Debo reconocer que me sorprendió mucho la forma en que los medios de comunicación trataron el caso del médico que mató a un ladrón presuntamente en legítima defensa: entrevistas a la madre del ladrón y al médico con el mismo trato y tono, poniéndolos en un mismo nivel, preguntas acusatorias al médico del estilo de “¿valía la pena matar por un auto?” o “¿se siente un asesino?”, así como la repetición sistemática y forzada, que parece obrar como escudo contra posibles críticas, de que hubo dos víctimas.
Lo cierto es que la víctima es una sola: el médico. Si cometió un error de exceso en la legítima defensa es algo que deberá resolver la Justicia y que, a la luz de los hechos, resulta más que comprensible, que no quiere decir justificable. Pero no cabe ninguna duda de que es la única víctima. Su único pecado fue pretender llevar a cabo una vida de bien, decente, normal, en medio de un entorno de impunidad, descontrol y desidia. No se buscó la situación que lo llevó a disparar su arma. El que sí la buscó, la forzó y la detonó una y otra vez fue el delincuente, que hacía de la violencia, el robo y el abuso un estilo de vida.
Las normas legales no pueden ser arbitrarias. Se inspiran y se basan en principios elementales de equidad y justicia que les dan sustento. Es a la luz de esos principios básicos que deben interpretarse y aplicarse, pues de lo contrario podrían contradecir su propio fundamento y razón de ser. En este sentido, la tradición legal anglosajona se ha destacado por su sabiduría, reconociendo desde su origen el valor supremo de la equidad y demostrando un sentido práctico y de justicia admirables.

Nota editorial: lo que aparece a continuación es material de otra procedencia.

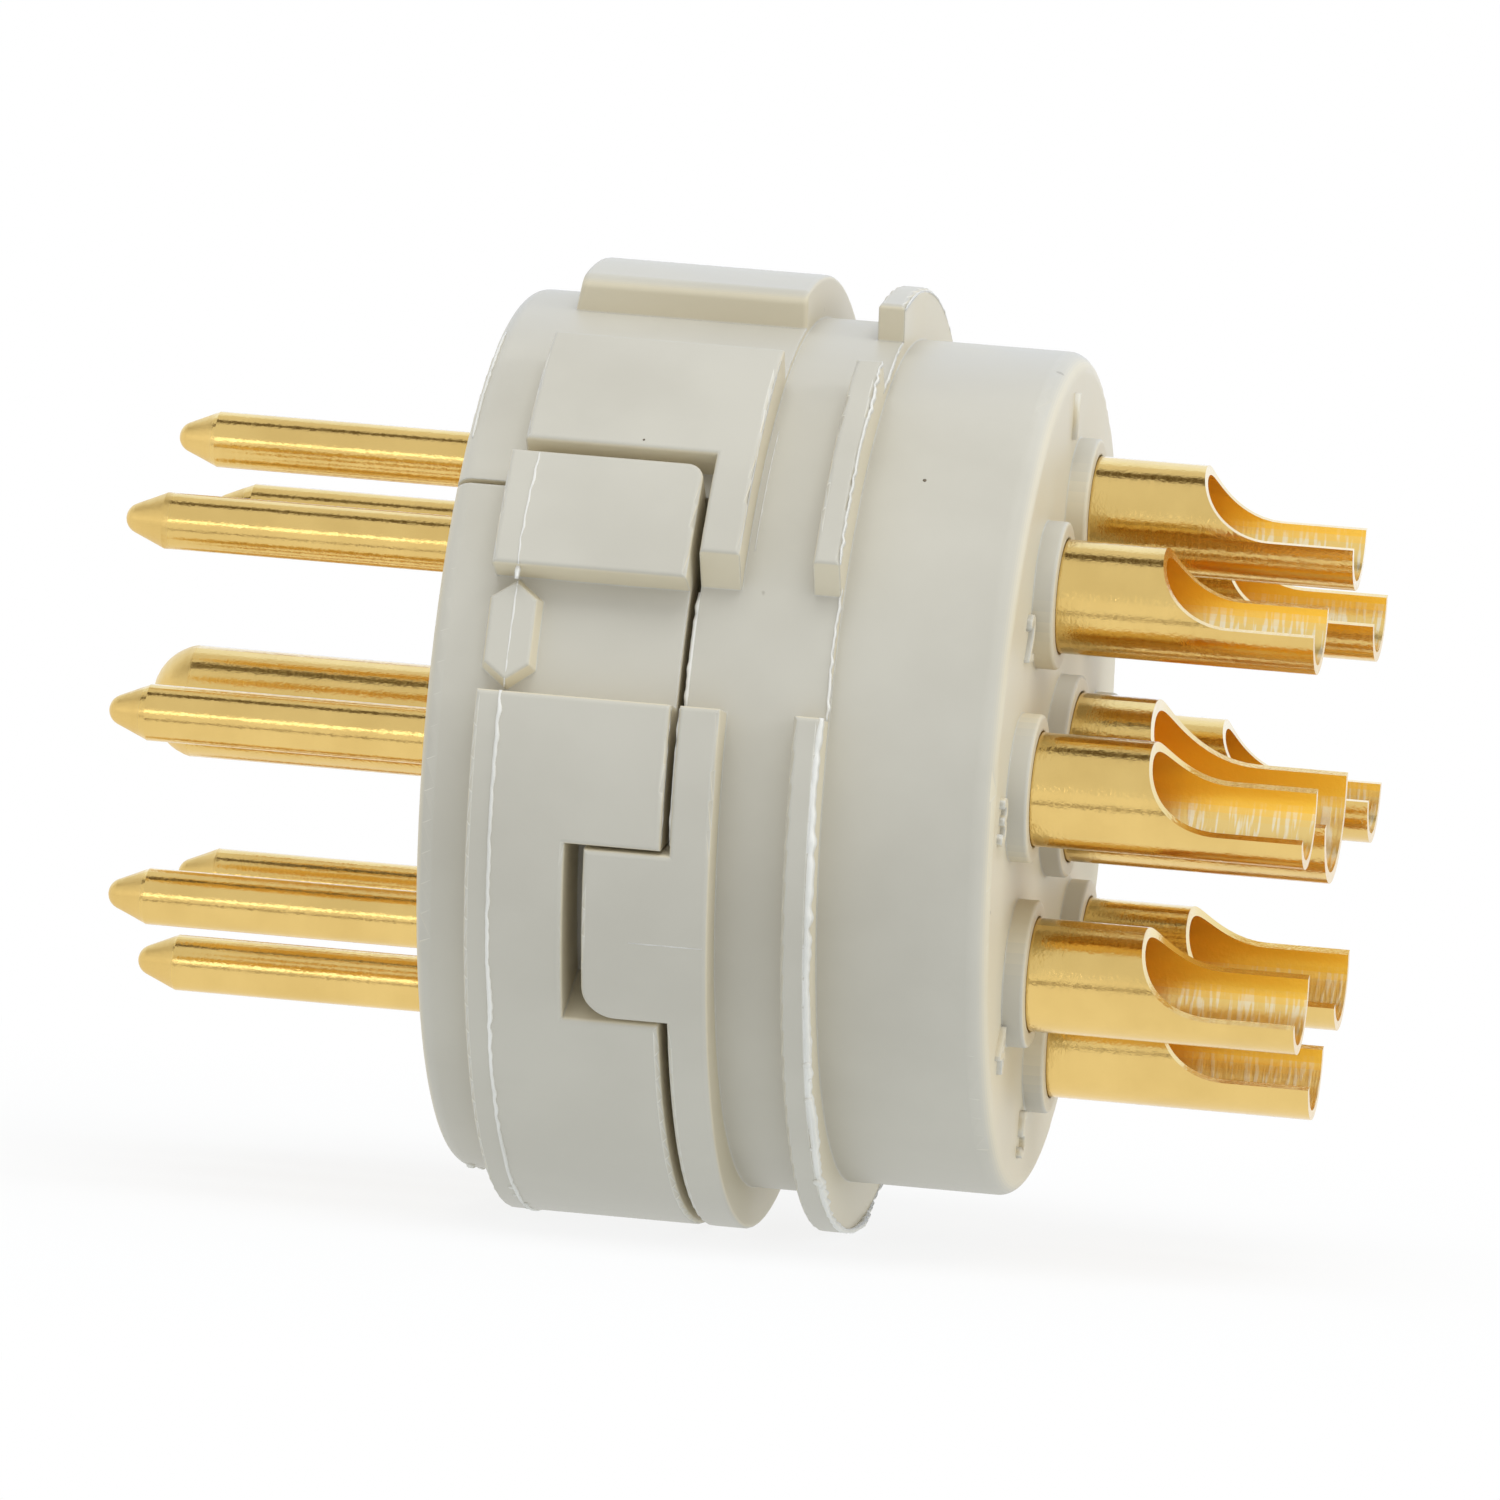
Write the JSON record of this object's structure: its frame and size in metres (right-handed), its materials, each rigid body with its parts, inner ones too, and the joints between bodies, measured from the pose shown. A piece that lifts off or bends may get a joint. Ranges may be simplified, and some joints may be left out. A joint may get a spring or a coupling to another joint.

Dicho esto, la aplicación de la legítima defensa, que como toda norma tiene cierto margen de interpretación, no puede dejar de tener en cuenta las circunstancias y el contexto en que el médico actuó. La “proporcionalidad” de la defensa no puede interpretarse de manera tal que conduzca, en algún caso concreto, a una injusticia flagrante. Y esto es lo que puede estar ocurriendo en este caso.
Las circunstancias del caso son las siguientes: el médico llevaba a cabo una vida de trabajo y sacrificio y la inseguridad estaba tornando su vida insoportable. Lo habían asaltado no una ni dos veces, sino unas seis. Su vida y la de su familia estaban permanentemente en peligro. Ya le habían robado el auto en una ocasión anterior y habían entrado a su casa, agrediendo y amenazando a él y a su familia. Peor aún, sabía que algunos de los delincuentes que estaban haciendo de su vida un calvario vivían a unas cuadras de su casa, con total impunidad, riéndosele en la cara, adueñándose del barrio y prácticamente reduciendo en los hechos a los vecinos a una situación de especie de esclavitud, ya que en cualquier momento, arbitrariamente, podían llevarse sus bienes o, peor aún, su vida. Es en este marco que uno de los malignos delincuentes decide graciosamente ir a su casa, bajarlo de su auto, golpearlo con un revólver en la cabeza, subirse a su auto, atropellarlo aparentemente por ineptitud al volante, agredirlo verbalmente y apuntarle con su pistola. Estas son las circunstancias del caso, y cabe preguntarse si algún mortal en este bendito planeta está en condiciones de tirar la primera piedra en relación con el actuar del médico, que ha dicho públicamente, en reiteradas ocasiones, que la está pasando muy mal, que actuó como lo hizo por sentirse amenazado y que siente miedo de que le hagan algo a él o a su familia. Es dable plantearse, también, si acaso un jurado popular dudaría en este caso tanto como lo están haciendo los funcionarios judiciales.
La Justicia, si pretende honrar su nombre, no puede dejar de tener en cuenta todas las circunstancias del caso, y no sólo algunas. No puede dejar de preguntarse cuál sería la solución equitativa en este caso, ni dejar de interpretar la ley en consonancia con el principio de equidad. Ni puede tampoco dejar de ver que, entre la legítima defensa y la emoción violenta por tanta injusticia acumulada, es imposible pensar que de verdad el médico de esta triste historia pueda merecer una pena de prisión.